City of Chicago v. System
Decision Date | 17 April 1905 |
Citation | 73 N.E. 1035,214 Ill. 628 |
Parties | CITY OF CHICAGO et al. v. GUNNING SYSTEM. |
Court | Illinois Supreme Court |
OPINION TEXT STARTS HERE
Appeal from Appellate Court, First District.
Action by the Gunning System against the City of Chicago and others. From a judgment for complainant, affirmed by the Appellate Court (114 Ill. App. 377), defendants appeal. Affirmed.Edwin White Moore (Edgar Bronson Tolman, Corp. Counsel, of counsel), for appellants.
Henry W. Wolseley, John S. Miller, and E. Allen Frost, for appellee.
Appellee, the Gunning System, filed its bill in the superior court of Cook county, in which it sought to have declared null and void two ordinances of the city of Chicago, and also praying for an injunction restraining appellants from in any way interfering with its business. The bill alleges that the complainant is engaged in the advertising business in the city of Chicago, and has a large number of bulletin boards upon which are painted advertising signs, about 400 of which are maintained on vacant property, and all built and constructed in a safe and substantial manner, so that they do not menace or endanger the safety of persons whose business may require their passage in close proximity to them; that none of them were constructed upon any public streets, but wholly upon lots adjoining public streets, and that nothing was painted upon them which could in any manner injure the morals of any person or citizen; that it had expended large sums of money procuring leases from the owners of the lots upon which the said bulletins are situated, which leases run from one to five years, and it has expended large sums of money in erecting boards thereon; that it has made numerous contracts with customers, running from three months to a year, which obligate it to maintain upon the said boards the advertising of such customers, and its income is derived from the payments made by such customers for maintaining such advertisements.It then alleges that on June 29, 1900, the city council of the city of Chicago passed an ordinance as follows:
It is further alleged that said ordinance is wholly void for the reason that the city council is not given power to regulate or license signs or billboards or the owners of the same; that the ordinance is unreasonable and oppressive, and does not have uniform operation as to the class upon which it operates; that it deprives the owners of the lots adjoining the streets of the right to use 25 feet of their lots without compensation; that it attempts to prescribe the size of certain billboards which may be maintained without a license, and prescribes an annual license upon billboards exceeding a certain size which may have been erected prior to the ordinance; that it prescribes that certain boards exceeding a size specified shall either pay a license or be torn down.
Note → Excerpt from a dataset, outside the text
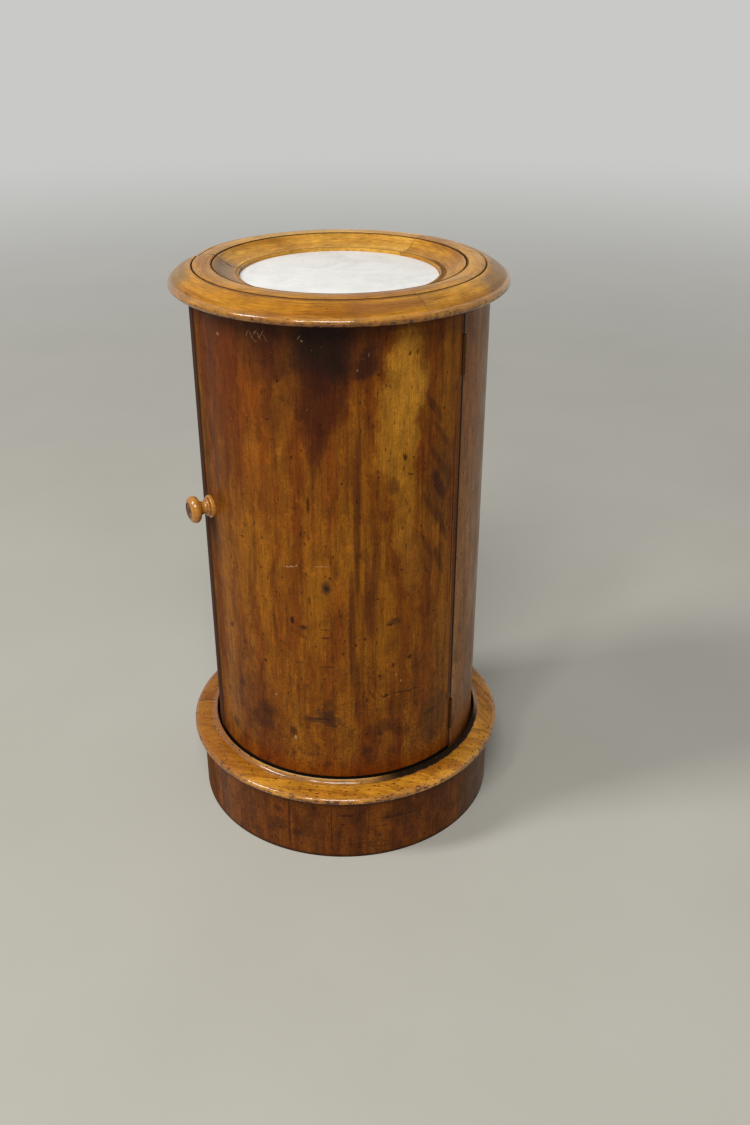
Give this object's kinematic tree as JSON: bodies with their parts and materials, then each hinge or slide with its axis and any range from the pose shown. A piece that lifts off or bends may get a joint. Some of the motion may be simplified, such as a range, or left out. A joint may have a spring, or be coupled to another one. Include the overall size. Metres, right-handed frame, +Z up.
{
  "type": "bedside pot cupboard",
  "caption": "Round coopered bedside cupboard with curved hinged door, turn-knob latch, inset marble top and moulded drum plinth",
  "frame": {"origin": "centre of the round foot, on the floor", "axes": "+Z up through the centre of the marble; -Y out through the middle of the door; the hinges are on the +X side"},
  "size_m": [0.425, 0.425, 0.7298],
  "materials": {
    "core_wood": "bare softwood, aged",
    "body_veneer": "french polish, semi-gloss",
    "door_veneer": "french polish, semi-gloss",
    "drum_veneer": "french polish, semi-gloss",
    "lipping_wood": "french polish, semi-gloss",
    "moulding_wood": "french polish, semi-gloss",
    "turned_wood": "french polish, gloss",
    "marble": "honed",
    "brass": "tarnished",
    "iron": "dull, dark"
  },
  "bodies": {
    "carcass": {"top_board": "core_wood", "floor_board": "core_wood", "shelf": "core_wood", "marble_disc": "marble", "hinge_jamb": "core_wood", "closing_jamb": "core_wood", "body_veneer": "body_veneer", "lower_course": "core_wood", "upper_course": "core_wood", "drum_veneer": "drum_veneer", "glue_blocks": "core_wood", "top_screws": "iron", "floor_screws": "iron", "bearer_screws": "iron", "upper_jamb_leaf": "brass", "lower_jamb_leaf": "brass", "upper_hinge_pin": "brass", "lower_hinge_pin": "brass", "jamb_hinge_screws": "brass", "keeper_plate": "brass", "keeper_screws": "brass", "wall_stave_1": "core_wood", "wall_stave_2": "core_wood", "wall_stave_3": "core_wood", "wall_stave_4": "core_wood", "wall_stave_5": "core_wood", "wall_stave_6": "core_wood", "wall_stave_7": "core_wood", "wall_stave_8": "core_wood", "wall_stave_9": "core_wood", "ring_length_left": "moulding_wood", "ring_length_right": "moulding_wood", "ring_length_back": "moulding_wood", "cap_length_front": "moulding_wood", "cap_length_back": "moulding_wood", "cap_length_left": "moulding_wood", "shelf_bearer_right": "core_wood", "shelf_bearer_back": "core_wood", "shelf_bearer_left": "core_wood"},
    "door": {"door_hinge_stile": "core_wood", "door_closing_stile": "core_wood", "hinge_lipping": "lipping_wood", "closing_lipping": "lipping_wood", "door_veneer": "door_veneer", "upper_door_leaf": "brass", "lower_door_leaf": "brass", "door_hinge_screws": "brass", "latch_collar": "brass", "stop_pins": "brass", "knob_rose": "turned_wood", "door_stave_1": "core_wood", "door_stave_2": "core_wood", "door_stave_3": "core_wood", "door_stave_4": "core_wood", "door_stave_5": "core_wood"},
    "latch": {"knob": "turned_wood", "latch_spindle": "iron", "latch_tongue": "brass", "spindle_nut": "iron"}
  },
  "joints": [
    {"name": "door_hinge", "type": "hinge", "parent": "carcass", "child": "door", "pos_m": [0.1546, -0.08701, 0.4], "axis": [0, 0, 1], "range_deg": [0, 170]},
    {"name": "knob_turn", "type": "hinge", "parent": "door", "child": "latch", "pos_m": [-0.14354, -0.10357, 0.452], "axis": [-0.8109, -0.5851, 0], "range_deg": [0, 90]}
  ]
}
The bill further alleges that in 1896 the city council passed a resolution providing that all persons erecting billboards for advertising purposes should pay a license of $1 for every 25 feet of frontage of such boards, and that under this resolution complainant had paid the city about $1,500 for the privilege of erecting its boards within the limits of said city; that said payments continued to be exacted from complainant from March, 1896, to June, 1900, and its boards were erected under such permit; that it maintains about 420,000 square feet of billboards in the city, and its gross income therefrom is about $120,000 per annum; that the average size of said boards is 50 by 12 feet, making 600 square feet per board; and that under section 5 of said ordinance it would be compelled to pay to the city treasurer, as a license for conducting its business, the sum of $210,000 per annum, amounting to $90,000 more than its gross receipts. It is further alleged that on June 28, 1901, the city council passed another ordinance, as follows:
‘Be it ordained by the City Council of the City of Chicago:
This ordinance is also alleged to be void for the same reasons set forth as to the first; that the complainant has no billboard or sign on any residence street, that all of the signs or billboards owned by it are on private property, and kept there under leases with the owners thereof, and that by the lastnamed ordinance the city attempts to declare what is a nuisance per se, which is beyond its power; that, acting under said ordinances, the complainant has been notified by the building commissioner of the city of Chicago, acting under orders of the mayor, to comply with the provisions of the same; and that during the year 1901, while attempting to repair some of its boards, its men were arrested and imprisoned for violating said ordinances. The prayer is that the court may find and declare said ordinances null and void, and that the defendants may be perpetually enjoined and restrained from tearing down said boards, or in any way interfering with the complainant in repairing the same or in erecting new boards.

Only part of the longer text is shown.